Here, one priest explains why he stayed, while another describes why he returned.

Peter Bolton...was a priest in the Church of England for 10 years before becoming a Roman Catholic. Just one year later he returned to the C of E.
....
"Why did I come back? Because I had not counted the cost. I knew I would lose house and income – I was a Vicar – but I had not reckoned on the utter loneliness of the experience, the personal cost.
....
But I will never forget how I felt when I realised how much my own mother was hurting because I had gone to Rome, or how my best friend could hardly bring himself to speak to me for days after my Reception and Confirmation. There were others too.

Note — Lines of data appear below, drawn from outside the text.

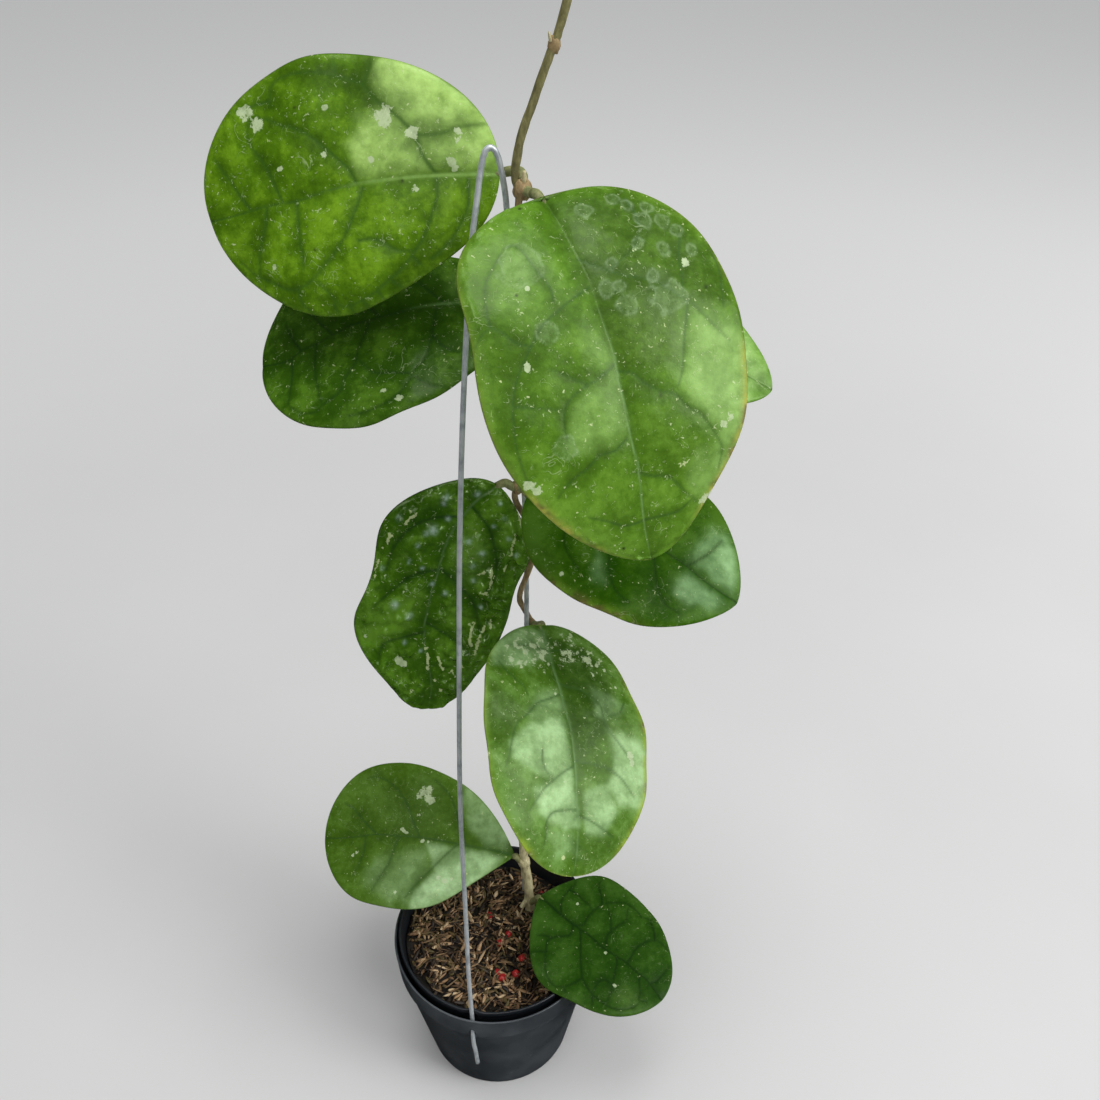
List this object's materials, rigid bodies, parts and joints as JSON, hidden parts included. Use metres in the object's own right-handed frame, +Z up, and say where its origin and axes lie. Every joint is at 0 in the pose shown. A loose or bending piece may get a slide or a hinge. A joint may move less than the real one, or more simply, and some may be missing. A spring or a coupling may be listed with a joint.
{
  "type": "potted hoya plant",
  "caption": "Potted hoya: a twining stem on a galvanised wire hoop, with broad leathery leaves, in nested black nursery pots.",
  "frame": {"origin": "centre of the outer pot's flat underside", "axes": "+Z up along the plant's height; -Y towards the front, where the wire's clean-cut end is; +X to the right as seen from the front"},
  "size_m": [0.1753, 0.1327, 0.4675],
  "materials": {
    "outer_pot": "matt black, a little dusty",
    "inner_pot": "smooth bluish black",
    "potting_mix": "loose tan and brown husk chips over dark crumbs",
    "wire": "bright galvanised",
    "stem": "corky beige at the foot, olive brown above",
    "leaf_bright": "glossy, bright green with darker net veins",
    "leaf_mid": "glossy mid green",
    "leaf_dark": "glossy dark green"
  },
  "bodies": {
    "root": {"outer_pot": "outer_pot", "inner_pot": "inner_pot", "potting_mix": "potting_mix", "wire_hoop": "wire", "stem": "stem", "leaf_top_left": "leaf_bright", "leaf_upper_left": "leaf_mid", "leaf_big_front": "leaf_mid", "leaf_upper_right": "leaf_bright", "leaf_crinkled_left": "leaf_dark", "leaf_middle_right": "leaf_dark", "leaf_lower_front": "leaf_mid", "leaf_low_left": "leaf_mid", "leaf_low_right": "leaf_dark"}
  },
  "joints": []
}
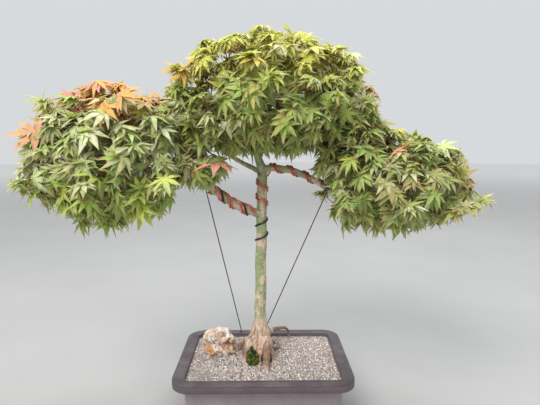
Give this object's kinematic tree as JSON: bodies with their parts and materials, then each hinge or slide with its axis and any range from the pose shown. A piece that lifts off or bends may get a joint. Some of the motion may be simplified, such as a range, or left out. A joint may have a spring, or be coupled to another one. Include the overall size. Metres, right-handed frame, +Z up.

So I came back. I could not bear hurting people."
....
Father Jeremy Davies was brought up in the Church of England in Suffolk. His grandfather had been an Anglican vicar. Father Jeremy has been an administrator of Barnet parish, in London, for six years.
....
"I have no regrets in becoming a Catholic, not withstanding a few setbacks along the way.
....
To those who are coming into the Ordinariate I wish them every blessing. It will not be easy to adjust to the new life. Spiritually, it is a coming home, culturally it is a foreign land. It is not until you come into the Catholic Church that you realise the impact of the hierarchy. Parishioners will have to get used to first referring to their bishop and to teachings of the Church before looking to each other for guidance."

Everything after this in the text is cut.